Die Aromen im Wein sind komplex - etwa 500 hat man bislang erfasst. Im Rachenraum verdichten sich die Aromastoffe, deshalb wird beim Verkosten zunächst tief eingeatmet.

Das Positive vorweg: "Den Geschmackssinn kann man schärfen", sagt Weinfachmann Arno Bergler. Und dann: noch mehr Positives. Denn woher die Aromen im Wein kommen, lässt sich auch gut erklären, ohne mit den Fachbegriffen Primär-, Sekundär- und Tertiäraromen jonglieren zu müssen. Antworten vom Experten:

Welche Aromen können den Geschmack des Weins beeinflussen?

ARNO BERGLER: Ich unterteile in traubeneigene, Gärungs- und Reifearomen. Zunächst ist alles eine Frage der Herkunft.

Terroir ist ein vielbemühtes Wort - welche Rolle spielt die Herkunft beim Wein?

BERGLER: Ich hatte kürzlich ein Gespräch mit einem Burgenländer Winzer, der mit einem steirischen ein Fass mit Sauvignon-Most getauscht hat. Jeder hat den "hausfremden" Wein nach eigener Philosophie verarbeitet - und trotzdem hat am Ende der Steirer im burgenländischen Keller nach Steirer geschmeckt und umgekehrt. Die Herkunft prägt also den Geschmack. Dazu gehört natürlich mehr als nur der Boden.

Arno Bergler leitet Sensorik-Workshops
Arno Bergler leitet Sensorik-Workshops © weinerleben.at

Was darf man sich nun unter traubeneigenen Aromen vorstellen?

BERGLER: Wie ein Seismograf die Erdschwingungen registriert, speichert die Traube jeden Einfluss - Witterungsverlauf, Boden, Arbeitsweise ... Dann wird geerntet, gerebelt und gedrückt. Die dabei entstehende Maische muss gebeizt, also stehen gelassen werden, wie die alten Weinbauern gesagt haben. Erst in der Maischestandzeit werden Aromen freigesetzt und man kann sie erstmals riechen.

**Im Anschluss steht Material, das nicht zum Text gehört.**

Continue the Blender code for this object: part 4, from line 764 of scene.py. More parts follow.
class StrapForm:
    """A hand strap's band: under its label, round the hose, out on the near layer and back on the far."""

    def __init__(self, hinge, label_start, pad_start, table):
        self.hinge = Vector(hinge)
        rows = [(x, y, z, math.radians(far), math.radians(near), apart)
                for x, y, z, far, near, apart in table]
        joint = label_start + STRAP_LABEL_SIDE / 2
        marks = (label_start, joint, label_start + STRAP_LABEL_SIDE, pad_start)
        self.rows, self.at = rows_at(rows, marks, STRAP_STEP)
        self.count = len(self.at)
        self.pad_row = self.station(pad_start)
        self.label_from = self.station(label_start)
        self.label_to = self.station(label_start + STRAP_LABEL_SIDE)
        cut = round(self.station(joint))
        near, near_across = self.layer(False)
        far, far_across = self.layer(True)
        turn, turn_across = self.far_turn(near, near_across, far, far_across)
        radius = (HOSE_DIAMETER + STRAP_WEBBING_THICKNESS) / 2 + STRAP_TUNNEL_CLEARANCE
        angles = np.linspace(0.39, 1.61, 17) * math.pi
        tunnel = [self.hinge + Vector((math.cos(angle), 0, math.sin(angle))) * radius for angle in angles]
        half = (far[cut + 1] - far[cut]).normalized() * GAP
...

Was passiert dann während der Gärung?

BERGLER: Kein Sauvignon schmeckt von Haus aus nach Mango, Maracuja, Ananas. Es macht einen großen Unterschied, ob der Weinbauer nur mit traubeneigener Hefe spontan vergärt oder Hefe zusetzt. Sie intensiviert die Aromen. Für die Vergärung mit der traubeneigenen Hefe braucht es einen intakten Weingarten. Es wird langsame Aromen geben, die nicht so üppig daherkommen, aber für mich persönlich interessanter sind.

Wie schmeckt dieser Rohwein?

BERGLER: Eckig und kantig. Er erinnert noch nicht an Wein, wie wir ihn kennen. Erst dann kommt die Erziehung des Weins, der Ausbau, die Reifung. Die kann in einem Stahltank passieren, damit fixiert man knackige frische Aromen. Möchte man aber tiefer liegende zutage fördern, muss der Wein ins Fass und braucht Zeit.

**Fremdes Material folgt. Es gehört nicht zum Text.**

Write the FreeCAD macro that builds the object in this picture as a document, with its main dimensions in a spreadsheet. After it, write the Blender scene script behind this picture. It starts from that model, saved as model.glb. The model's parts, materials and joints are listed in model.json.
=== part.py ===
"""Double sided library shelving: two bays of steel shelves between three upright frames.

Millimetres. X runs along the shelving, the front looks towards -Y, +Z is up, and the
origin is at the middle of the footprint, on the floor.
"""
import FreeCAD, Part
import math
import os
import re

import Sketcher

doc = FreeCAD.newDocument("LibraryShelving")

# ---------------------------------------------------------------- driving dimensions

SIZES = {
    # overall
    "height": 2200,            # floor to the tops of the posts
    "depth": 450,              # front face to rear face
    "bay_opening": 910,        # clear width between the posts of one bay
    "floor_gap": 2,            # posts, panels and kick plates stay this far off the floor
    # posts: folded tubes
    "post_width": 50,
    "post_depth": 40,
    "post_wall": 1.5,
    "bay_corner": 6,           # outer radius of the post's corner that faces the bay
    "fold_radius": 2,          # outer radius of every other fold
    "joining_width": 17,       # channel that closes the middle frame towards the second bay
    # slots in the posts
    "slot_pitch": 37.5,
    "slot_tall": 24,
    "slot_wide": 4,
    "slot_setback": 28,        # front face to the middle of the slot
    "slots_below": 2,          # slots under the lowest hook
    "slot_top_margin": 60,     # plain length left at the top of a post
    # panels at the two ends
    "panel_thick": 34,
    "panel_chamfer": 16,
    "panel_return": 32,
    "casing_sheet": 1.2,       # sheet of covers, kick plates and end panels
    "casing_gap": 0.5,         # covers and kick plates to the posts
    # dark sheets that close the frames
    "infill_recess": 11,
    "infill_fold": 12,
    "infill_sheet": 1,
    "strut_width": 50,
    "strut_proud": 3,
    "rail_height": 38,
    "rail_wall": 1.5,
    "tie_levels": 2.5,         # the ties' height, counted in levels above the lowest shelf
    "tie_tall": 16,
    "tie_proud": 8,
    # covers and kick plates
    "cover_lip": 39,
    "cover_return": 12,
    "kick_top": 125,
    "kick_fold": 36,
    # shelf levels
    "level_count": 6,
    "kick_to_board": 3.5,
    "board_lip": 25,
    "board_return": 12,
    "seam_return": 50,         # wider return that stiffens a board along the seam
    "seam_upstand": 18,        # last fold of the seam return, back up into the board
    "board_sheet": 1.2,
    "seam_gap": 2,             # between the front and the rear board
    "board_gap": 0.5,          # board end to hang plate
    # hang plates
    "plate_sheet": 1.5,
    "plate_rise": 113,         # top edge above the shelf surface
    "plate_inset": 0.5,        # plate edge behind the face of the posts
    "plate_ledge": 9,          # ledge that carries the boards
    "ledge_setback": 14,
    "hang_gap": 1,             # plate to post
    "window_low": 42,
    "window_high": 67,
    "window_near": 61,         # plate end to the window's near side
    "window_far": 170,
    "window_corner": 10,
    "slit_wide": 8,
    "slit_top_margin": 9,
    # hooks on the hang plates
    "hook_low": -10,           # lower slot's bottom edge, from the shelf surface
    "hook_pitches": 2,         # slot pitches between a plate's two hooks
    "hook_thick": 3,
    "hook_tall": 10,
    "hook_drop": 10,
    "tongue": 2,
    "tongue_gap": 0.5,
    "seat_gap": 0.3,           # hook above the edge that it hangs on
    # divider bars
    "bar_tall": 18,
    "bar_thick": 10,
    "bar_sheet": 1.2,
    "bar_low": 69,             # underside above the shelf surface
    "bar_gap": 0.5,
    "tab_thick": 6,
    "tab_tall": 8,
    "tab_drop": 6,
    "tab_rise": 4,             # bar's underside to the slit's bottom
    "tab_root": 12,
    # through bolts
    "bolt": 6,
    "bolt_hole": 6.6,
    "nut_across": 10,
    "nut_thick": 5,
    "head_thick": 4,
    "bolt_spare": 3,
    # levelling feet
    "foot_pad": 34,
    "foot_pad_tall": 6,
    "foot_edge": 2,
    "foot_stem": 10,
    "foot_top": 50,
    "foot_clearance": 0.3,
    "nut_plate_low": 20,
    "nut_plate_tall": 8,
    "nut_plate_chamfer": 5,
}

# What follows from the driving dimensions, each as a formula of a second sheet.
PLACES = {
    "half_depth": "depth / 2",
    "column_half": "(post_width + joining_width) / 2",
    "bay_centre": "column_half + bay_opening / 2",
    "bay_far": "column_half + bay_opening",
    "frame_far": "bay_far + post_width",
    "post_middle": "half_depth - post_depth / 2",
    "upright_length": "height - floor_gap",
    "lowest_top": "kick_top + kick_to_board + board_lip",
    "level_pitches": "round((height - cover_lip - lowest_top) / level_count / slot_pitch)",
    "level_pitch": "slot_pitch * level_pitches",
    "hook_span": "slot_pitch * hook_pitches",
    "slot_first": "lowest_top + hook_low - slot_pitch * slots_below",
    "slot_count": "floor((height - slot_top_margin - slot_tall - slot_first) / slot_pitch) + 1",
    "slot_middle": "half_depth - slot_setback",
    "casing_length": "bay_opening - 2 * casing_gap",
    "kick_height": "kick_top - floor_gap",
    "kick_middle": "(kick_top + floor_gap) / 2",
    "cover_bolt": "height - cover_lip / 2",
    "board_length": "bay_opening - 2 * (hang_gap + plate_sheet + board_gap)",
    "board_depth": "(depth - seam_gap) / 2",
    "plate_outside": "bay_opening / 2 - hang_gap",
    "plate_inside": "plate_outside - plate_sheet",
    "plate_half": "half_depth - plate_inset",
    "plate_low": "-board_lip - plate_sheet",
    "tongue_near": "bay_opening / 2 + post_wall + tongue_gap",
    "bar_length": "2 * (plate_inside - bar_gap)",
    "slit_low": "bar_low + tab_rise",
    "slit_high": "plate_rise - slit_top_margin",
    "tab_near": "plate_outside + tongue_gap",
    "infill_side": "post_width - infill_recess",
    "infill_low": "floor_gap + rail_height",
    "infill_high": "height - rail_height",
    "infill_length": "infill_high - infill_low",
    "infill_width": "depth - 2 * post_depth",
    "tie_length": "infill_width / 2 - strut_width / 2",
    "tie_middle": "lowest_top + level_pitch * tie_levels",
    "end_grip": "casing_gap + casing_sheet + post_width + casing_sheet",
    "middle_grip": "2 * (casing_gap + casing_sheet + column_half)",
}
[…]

Taugt jeder Wein zur Fassreife?

BERGLER: Nein, Voraussetzung ist immer, dass die Traube die Reife in sich trägt. Der Wein atmet im Fass, es findet eine sogenannte Mikrooxidation statt. Harte Aromen werden weich, Aromenmolekülketten werden komplexer.

Wenn die Fässer vorher getoastet, also ausgebrannt werden ...?

BERGLER: Dann kommen zusätzliche Röstaromen in den Wein. Vanillin zum Beispiel. Kaffee, Kakao, Schokolade - eine Anreicherung von Aromen findet statt.

Macht ein Dreh- oder Glasverschluss der Aromenentwicklung ein jähes Ende?

BERGLER: Nein, Wein hört nie auf, sich zu entwickeln. Es kommt zwar kein Sauerstoff von außen dazu, aber es ist genug im Wein gelöst, um einen - langsamen - Oxidationsprozess aufrechtzuerhalten. Viele Leute haben Angst vor Altweinaromen - müde, oxidiert - und öffnen die Flaschen vor ihrer Zeit. Viele der gesuchten Reifenoten kommen erst mit der Flaschenreife - Tabak, Waldboden, Trüffel, Lakritze. Bei den besten Rotweinen der Welt kann es Jahrzehnte dauern, bis es so weit ist.